[START RAW DATA]

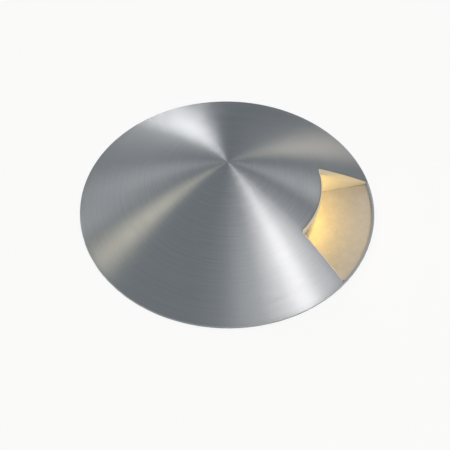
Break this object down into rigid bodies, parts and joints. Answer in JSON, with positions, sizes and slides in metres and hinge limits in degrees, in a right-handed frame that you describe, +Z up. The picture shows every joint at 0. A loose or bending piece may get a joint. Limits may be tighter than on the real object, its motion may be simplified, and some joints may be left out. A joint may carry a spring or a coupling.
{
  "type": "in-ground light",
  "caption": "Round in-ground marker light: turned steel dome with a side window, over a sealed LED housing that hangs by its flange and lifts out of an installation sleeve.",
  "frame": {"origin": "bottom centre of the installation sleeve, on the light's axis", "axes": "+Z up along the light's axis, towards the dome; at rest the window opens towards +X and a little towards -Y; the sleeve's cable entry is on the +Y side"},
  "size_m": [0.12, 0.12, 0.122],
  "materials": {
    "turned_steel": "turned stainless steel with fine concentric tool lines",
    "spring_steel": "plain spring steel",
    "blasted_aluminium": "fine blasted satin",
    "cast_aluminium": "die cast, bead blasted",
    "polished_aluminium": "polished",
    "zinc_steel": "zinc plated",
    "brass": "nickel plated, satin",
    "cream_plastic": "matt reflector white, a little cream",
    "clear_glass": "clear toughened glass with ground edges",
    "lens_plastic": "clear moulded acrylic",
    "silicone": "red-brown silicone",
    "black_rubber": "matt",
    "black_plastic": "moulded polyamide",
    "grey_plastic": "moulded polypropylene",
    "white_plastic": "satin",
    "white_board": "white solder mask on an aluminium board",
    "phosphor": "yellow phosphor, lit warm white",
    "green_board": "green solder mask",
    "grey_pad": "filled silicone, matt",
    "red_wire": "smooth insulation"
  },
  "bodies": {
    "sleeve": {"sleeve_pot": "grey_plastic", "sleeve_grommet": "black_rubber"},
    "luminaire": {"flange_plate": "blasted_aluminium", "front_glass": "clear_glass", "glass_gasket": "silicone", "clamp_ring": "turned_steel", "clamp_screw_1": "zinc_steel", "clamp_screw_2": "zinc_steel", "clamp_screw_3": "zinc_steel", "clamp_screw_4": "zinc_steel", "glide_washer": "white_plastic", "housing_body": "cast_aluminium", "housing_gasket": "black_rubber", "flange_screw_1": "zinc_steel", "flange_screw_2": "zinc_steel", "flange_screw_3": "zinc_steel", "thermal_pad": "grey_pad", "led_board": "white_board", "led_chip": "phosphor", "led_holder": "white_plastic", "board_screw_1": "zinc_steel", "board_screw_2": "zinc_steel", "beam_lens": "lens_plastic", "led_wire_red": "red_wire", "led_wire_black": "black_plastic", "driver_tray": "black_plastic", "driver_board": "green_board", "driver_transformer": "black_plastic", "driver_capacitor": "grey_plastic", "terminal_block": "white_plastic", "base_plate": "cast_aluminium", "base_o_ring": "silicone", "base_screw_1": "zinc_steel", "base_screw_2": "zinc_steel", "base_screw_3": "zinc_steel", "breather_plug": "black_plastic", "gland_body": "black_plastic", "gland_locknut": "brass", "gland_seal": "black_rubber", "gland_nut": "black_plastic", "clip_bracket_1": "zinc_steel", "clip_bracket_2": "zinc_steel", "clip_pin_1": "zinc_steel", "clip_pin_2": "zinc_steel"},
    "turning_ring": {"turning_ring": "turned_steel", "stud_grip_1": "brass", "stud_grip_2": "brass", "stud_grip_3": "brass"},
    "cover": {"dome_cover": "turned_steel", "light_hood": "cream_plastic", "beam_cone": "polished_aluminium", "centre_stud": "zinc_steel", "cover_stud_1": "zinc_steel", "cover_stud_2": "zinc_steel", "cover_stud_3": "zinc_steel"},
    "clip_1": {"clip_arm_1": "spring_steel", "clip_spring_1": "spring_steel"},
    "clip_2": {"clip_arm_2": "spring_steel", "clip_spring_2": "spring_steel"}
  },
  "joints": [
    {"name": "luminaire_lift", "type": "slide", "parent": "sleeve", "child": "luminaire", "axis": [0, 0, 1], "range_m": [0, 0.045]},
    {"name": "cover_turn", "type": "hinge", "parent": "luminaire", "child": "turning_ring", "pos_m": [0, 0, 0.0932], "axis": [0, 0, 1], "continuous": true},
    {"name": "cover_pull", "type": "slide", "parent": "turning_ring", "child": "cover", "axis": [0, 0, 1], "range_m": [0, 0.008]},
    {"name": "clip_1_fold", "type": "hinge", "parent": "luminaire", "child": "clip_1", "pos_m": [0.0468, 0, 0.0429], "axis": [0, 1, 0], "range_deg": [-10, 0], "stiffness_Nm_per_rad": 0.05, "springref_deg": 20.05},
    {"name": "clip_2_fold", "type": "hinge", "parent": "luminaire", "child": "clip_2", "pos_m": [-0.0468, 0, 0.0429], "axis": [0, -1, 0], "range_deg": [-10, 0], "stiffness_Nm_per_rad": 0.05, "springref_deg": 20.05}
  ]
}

[END RAW DATA]

Could you quote the material above in full, exactly as it stands?

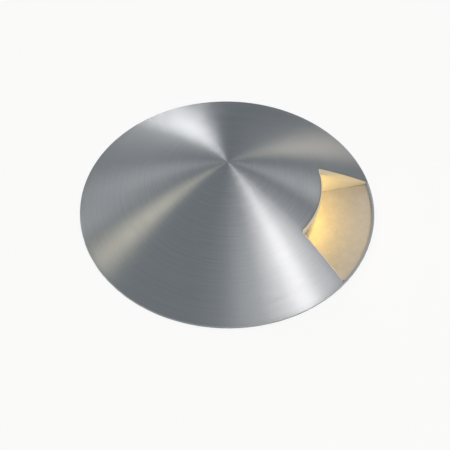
Break this object down into rigid bodies, parts and joints. Answer in JSON, with positions, sizes and slides in metres and hinge limits in degrees, in a right-handed frame that you describe, +Z up. The picture shows every joint at 0. A loose or bending piece may get a joint. Limits may be tighter than on the real object, its motion may be simplified, and some joints may be left out. A joint may carry a spring or a coupling.
{
  "type": "in-ground light",
  "caption": "Round in-ground marker light: turned steel dome with a side window, over a sealed LED housing that hangs by its flange and lifts out of an installation sleeve.",
  "frame": {"origin": "bottom centre of the installation sleeve, on the light's axis", "axes": "+Z up along the light's axis, towards the dome; at rest the window opens towards +X and a little towards -Y; the sleeve's cable entry is on the +Y side"},
  "size_m": [0.12, 0.12, 0.122],
  "materials": {
    "turned_steel": "turned stainless steel with fine concentric tool lines",
    "spring_steel": "plain spring steel",
    "blasted_aluminium": "fine blasted satin",
    "cast_aluminium": "die cast, bead blasted",
    "polished_aluminium": "polished",
    "zinc_steel": "zinc plated",
    "brass": "nickel plated, satin",
    "cream_plastic": "matt reflector white, a little cream",
    "clear_glass": "clear toughened glass with ground edges",
    "lens_plastic": "clear moulded acrylic",
    "silicone": "red-brown silicone",
    "black_rubber": "matt",
    "black_plastic": "moulded polyamide",
    "grey_plastic": "moulded polypropylene",
    "white_plastic": "satin",
    "white_board": "white solder mask on an aluminium board",
    "phosphor": "yellow phosphor, lit warm white",
    "green_board": "green solder mask",
    "grey_pad": "filled silicone, matt",
    "red_wire": "smooth insulation"
  },
  "bodies": {
    "sleeve": {"sleeve_pot": "grey_plastic", "sleeve_grommet": "black_rubber"},
    "luminaire": {"flange_plate": "blasted_aluminium", "front_glass": "clear_glass", "glass_gasket": "silicone", "clamp_ring": "turned_steel", "clamp_screw_1": "zinc_steel", "clamp_screw_2": "zinc_steel", "clamp_screw_3": "zinc_steel", "clamp_screw_4": "zinc_steel", "glide_washer": "white_plastic", "housing_body": "cast_aluminium", "housing_gasket": "black_rubber", "flange_screw_1": "zinc_steel", "flange_screw_2": "zinc_steel", "flange_screw_3": "zinc_steel", "thermal_pad": "grey_pad", "led_board": "white_board", "led_chip": "phosphor", "led_holder": "white_plastic", "board_screw_1": "zinc_steel", "board_screw_2": "zinc_steel", "beam_lens": "lens_plastic", "led_wire_red": "red_wire", "led_wire_black": "black_plastic", "driver_tray": "black_plastic", "driver_board": "green_board", "driver_transformer": "black_plastic", "driver_capacitor": "grey_plastic", "terminal_block": "white_plastic", "base_plate": "cast_aluminium", "base_o_ring": "silicone", "base_screw_1": "zinc_steel", "base_screw_2": "zinc_steel", "base_screw_3": "zinc_steel", "breather_plug": "black_plastic", "gland_body": "black_plastic", "gland_locknut": "brass", "gland_seal": "black_rubber", "gland_nut": "black_plastic", "clip_bracket_1": "zinc_steel", "clip_bracket_2": "zinc_steel", "clip_pin_1": "zinc_steel", "clip_pin_2": "zinc_steel"},
    "turning_ring": {"turning_ring": "turned_steel", "stud_grip_1": "brass", "stud_grip_2": "brass", "stud_grip_3": "brass"},
    "cover": {"dome_cover": "turned_steel", "light_hood": "cream_plastic", "beam_cone": "polished_aluminium", "centre_stud": "zinc_steel", "cover_stud_1": "zinc_steel", "cover_stud_2": "zinc_steel", "cover_stud_3": "zinc_steel"},
    "clip_1": {"clip_arm_1": "spring_steel", "clip_spring_1": "spring_steel"},
    "clip_2": {"clip_arm_2": "spring_steel", "clip_spring_2": "spring_steel"}
  },
  "joints": [
    {"name": "luminaire_lift", "type": "slide", "parent": "sleeve", "child": "luminaire", "axis": [0, 0, 1], "range_m": [0, 0.045]},
    {"name": "cover_turn", "type": "hinge", "parent": "luminaire", "child": "turning_ring", "pos_m": [0, 0, 0.0932], "axis": [0, 0, 1], "continuous": true},
    {"name": "cover_pull", "type": "slide", "parent": "turning_ring", "child": "cover", "axis": [0, 0, 1], "range_m": [0, 0.008]},
    {"name": "clip_1_fold", "type": "hinge", "parent": "luminaire", "child": "clip_1", "pos_m": [0.0468, 0, 0.0429], "axis": [0, 1, 0], "range_deg": [-10, 0], "stiffness_Nm_per_rad": 0.05, "springref_deg": 20.05},
    {"name": "clip_2_fold", "type": "hinge", "parent": "luminaire", "child": "clip_2", "pos_m": [-0.0468, 0, 0.0429], "axis": [0, -1, 0], "range_deg": [-10, 0], "stiffness_Nm_per_rad": 0.05, "springref_deg": 20.05}
  ]
}